How Review Timing Supports Motivation (and Why Delays Are Normal)
Reviews play a huge role in motivation — but they almost never arrive on the same timeline as sales. This mismatch is one of the main reasons authors feel discouraged right after launch, even when things are actually going well.
Sales usually come first. BSR reacts quickly to that activity. Reviews, however, depend on real people finishing the book, forming an opinion, and then deciding to leave feedback. That process takes time.
When authors expect reviews to appear immediately, every quiet day feels like failure. In reality, delayed reviews are a sign of normal reader behavior — not a broken launch.
A healthier approach is thinking in waves. Early sales create visibility. Visibility creates readers. Reviews then arrive later and help stabilize conversion.
What often causes confusion is timing. Sales, reviews, and BSR do not move together. Sales usually come first, BSR reacts almost immediately, and reviews often appear later. This delay is normal, especially during launches and ARC-driven campaigns.

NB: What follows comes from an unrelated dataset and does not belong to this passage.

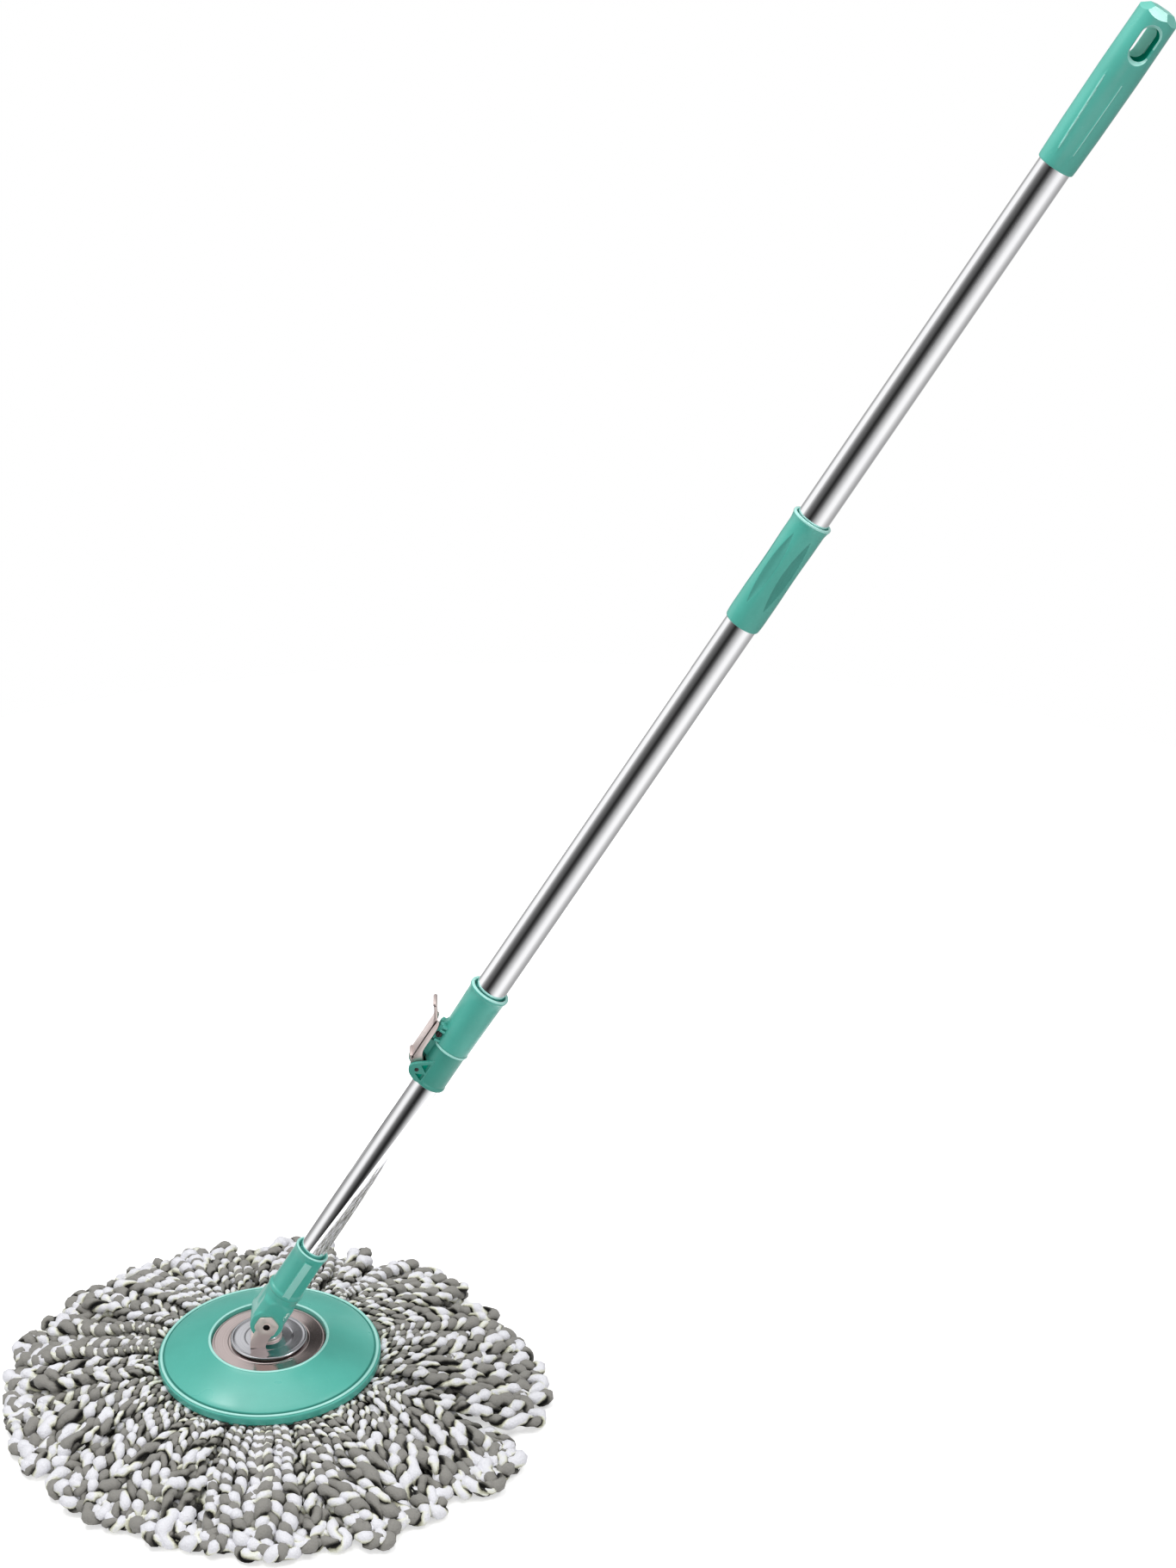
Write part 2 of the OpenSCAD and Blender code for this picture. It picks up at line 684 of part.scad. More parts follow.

When review activity is paced and intentional, it reduces pressure. You stop checking BSR for reassurance and start focusing on steady progress instead.
Build a System, Not a Mood
Amazon BSR will always move. That’s not a bug — it’s how the marketplace works. The real difference between stressed launches and stable ones is not talent or luck, but whether decisions are driven by emotion or by a system.
When you rely on mood, every rank change feels personal. When you rely on a system, rank becomes feedback — useful, neutral, and temporary.
A simple system is enough: consistent snapshots, realistic ranges, one planned action at a time, and patience to let signals develop. This approach doesn’t eliminate uncertainty — it makes it manageable.
If you keep building calmly — book by book, launch by launch — momentum compounds. And over time, the emotional swings matter less than the system you return to every time.